La question c'est de savoir où en sont les militants.  Aujourd'hui à droite il y a quand même une recomposition avec Emmanuel Macron. Le paysage d'hier n'est plus el même aujourd'hui. Ce sera avec le congrès que l'on pourra juger, peser les positions des uns et des autres et de faire un état des lieux de la droite.

Tout l'intérêt pour la droite d'avoir ce rendez-vous est là. L'exercice peut être difficile et pourrait rouvrir des plaies mais ça permet aussi des uns et aux autres de se jauger. 

Pour les cadres, il faudra voir qui est élu dans les rangs de la droite. Il y a des candidats qui sont proches de tel ou tel leader de la droite. Vont-ils être battus, quelle ligne sera la plus représentée, cela dépendra des circonscriptions et des duels gagnés. Aujourd'hui il y a 577 candidats, à la fin il en restera un certain nombre mais on ne sait pas si ce sera des libéraux ou des conservateurs. Chaque ténor a fait en sorte que ses proches soient investis. Ici et là on a des représentants de Xavier Bertrand, d'Alain Juppé, des anciens sarkozystes des fillonistes etc… Tous les leaders voudront avoir un maximum de proches à l'Assemblée Nationale

Sur le fond, quels sont les points qui séparent essentiellement ces deux lignes ? Sont-elles, elles aussi "irréconciliables" ou la droite est-elle en capacité de composer avec ces deux courants, comme elle a pu le faire par le passé ? En quoi une entente entre ces deux courants est-elle nécessaire ?

La droite a réussi à se réunir en 2002 grâce à l'électrochoc de JLM au second tour et car Jacques Chirac a gagné avec une majorité assez écrasante à l'élection présidentielle mais aussi aux législatives où il y a eu une vague bleue assez importante. Dans ce cas de figure il est facile de se réunir. Quand on gagne on fait un peu moins attention aux divergences. En 2007 la droite a continué de gagner, donc ça a tenu et en 2012, la déception autour de Nicolas Sarkozy aidant, là ça a commencé à s'effriter, notamment avec le départ de Jean-Louis Borloo. Cela a continué avec la primaire, qui a été un succès en nombre de votants mais ça a exacerbé les lignes et les clivages. On l'a vu avec Alain Juppé et François Fillon. On se souvient de l'entre deux tours de la primaire où par exemple on avait beaucoup parlé de l'IVG et du mariage pour tous. 

La droite conservatrice et libérale qui arrivaient à tenir ensemble quand la victoire était au rendez-vous n'arriver plus à se souder dans la défaite. 
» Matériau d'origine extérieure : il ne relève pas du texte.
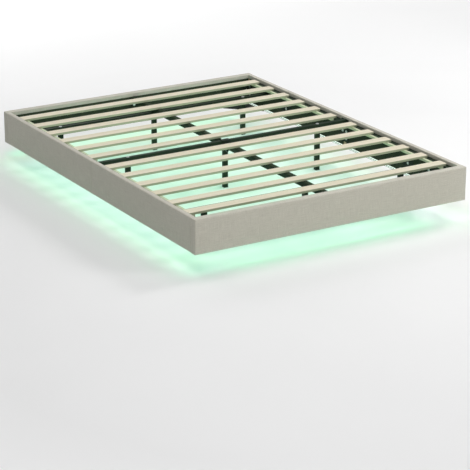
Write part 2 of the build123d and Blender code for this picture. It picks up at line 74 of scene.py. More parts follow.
# The shortest and the longest wave of a ripple, as shares of its wavelength
WAVE_SPREAD = (0.6, 1.7)

# Where a material's nodes stand in its tree
NODE_COLUMN, NODE_TOP, NODE_GAP = -1400, 300, 40


# Meshes
def smoothstep(value, start, end):
    """Rises smoothly from 0 at start to 1 at end."""
    share = np.clip((value - start) / (end - start), 0, 1)
    return share * share * (3 - 2 * share)


def ripple(across, along, seed, wavelength, waves=7):
    """Gentle unevenness: a sum of slanted sine waves of about one wavelength, scaled to stay
    within 1."""
    dice = np.random.default_rng(seed)
    turn = dice.uniform(0, FULL_CIRCLE, waves)
    length = wavelength * dice.uniform(*WAVE_SPREAD, waves)
    phase = dice.uniform(0, FULL_CIRCLE, waves)
    total = np.zeros(np.broadcast(across, along).shape)
    for angle, step, shift in zip(turn, length, phase):
        slant = across * math.cos(angle) + along * math.sin(angle)
        total += np.sin(slant * FULL_CIRCLE / step + shift)
    return total / waves


def put(name, points, faces, uv=None, smooth=True):
    """A mesh object from points and lists of corner numbers, with its own UV map where one is
    given."""
    mesh = bpy.data.meshes.new(name)
    mesh.from_pydata(points.reshape(-1, 3).tolist(), [], faces)
    mesh.polygons.foreach_set("use_smooth", [smooth] * len(mesh.polygons))
    if uv is not None:
        layer = mesh.uv_layers.new(name="cloth")
        layer.data.foreach_set("uv", np.asarray(uv, np.float32).ravel())
    mesh.update()
    made = bpy.data.objects.new(name, mesh)
    bpy.context.scene.collection.objects.link(made)
    return made


def in_bed(start, along_axis, out_axis, u, v, w):
    """Points of the bed from a start: u along one axis, v along another and w upwards."""
    return (
        np.array(start, float)
        + u[..., None] * np.array(along_axis, float)
        + v[..., None] * np.array(out_axis, float)
        + w[..., None] * np.array((0, 0, 1.0))
    )


def face_outwards(made, merge=True):
    """Turns every face outwards, once corners in one place are merged where merge is set."""
    shape = bmesh.new()
    shape.from_mesh(made.data)
    if merge:
        bmesh.ops.remove_doubles(shape, verts=shape.verts, dist=SAME_PLACE)
    bmesh.ops.recalc_face_normals(shape, faces=shape.faces)
    shape.to_mesh(made.data)
    shape.free()
    return made


def ring_faces(rings, around):
    """Quads between neighbouring rings of a closed tube, as corner numbers."""
    row = np.arange(rings - 1)[:, None] * around
    here = np.arange(around)[None, :]
    after = (here + 1) % around
    quads = [row + here, row + after, row + around + after, row + around + here]
    return np.stack(quads, -1).reshape(-1, 4)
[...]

Il y a les questions de société qui divisent les deux lignes, c'est un point extrêmement important,  ce sont toujours des questions qui passionnent les sympathisants de droite comme l'IVG ou le mariage pour tous. On pourrait même vérifier ce constat avec le travail du dimanche. Quand Nicolas Sarkozy avait commencé à en parler à l'Assemblée Nationale, il y avait des députés de droite qui n'étaient pas d'accord.

Sur l'économie il n'y a pas tant de différence que ça. Le programme de Fillon sur l'économie était jugé assez dur, le programme d'Alain Juppé l'était un peu moins mais on était quand même dans la même démarche. 

Sur l'identité la droite conservatrice fait de cette question-là une priorité. La droite libérale n'élude pas le sujet mais ce n'est pas sa priorité numéro une. C'est pour cela qu'Alain Juppé était parfois caricaturé en laxiste.  On est sur un sujet qui là encore passionne les sympathisants de droite qui s'activent à l'intérieur. 

Sur la reconquête du vote populaire, les deux lignes Bertrand ou Wauquiez ont pour objectif d'aller reconquérir ce vote car les deux ont fait le constat à l'issue de l'élection présidentielle que la droite est vraiment au ras des pâquerettes chez les ouvriers.

Pour gagner il faut absolument reconquérir cet électorat qui est parti d'une part chez Marine Le Pen et de l'autre chez Jean-Luc Mélenchon. Finalement on a deux stratégies qui se dessinent. Xavier Bertrand a envie d'aller reconquérir les ouvriers qui sont parti chez Jean-Luc Mélenchon. Dans ses meetings sur des thématiques sociales, il dit même "…Et pourtant je ne suis pas Jean-Luc Mélenchon, je suis un homme de droite". Laurent Wauquiez lui veut reconquérir les voix qui sont parties chez Marine Le Pen . Pour se faire, il va parler d'islam, d'identité… Ils sont donc le même but, la reconquête du vote populaire mais ils n'y vont pas par le même chemin.

Une entente est donc nécessaire entre ces deux courants pour gagner. Aujourd'hui nous ne sommes plus dans un bipartisme mais dans un tripartisme voir même quatre partis si on regarde le résultat du premier tour de l'élection présidentielle. Pour réussir à faire parti des deux qualifiés il faut savoir rassembler largement. Si la droite arrive divisée, elle ne pourra pas faire face. Ce sera la prime à celui qui rassemblera le plus car sans rassemblement, pas de victoire possible.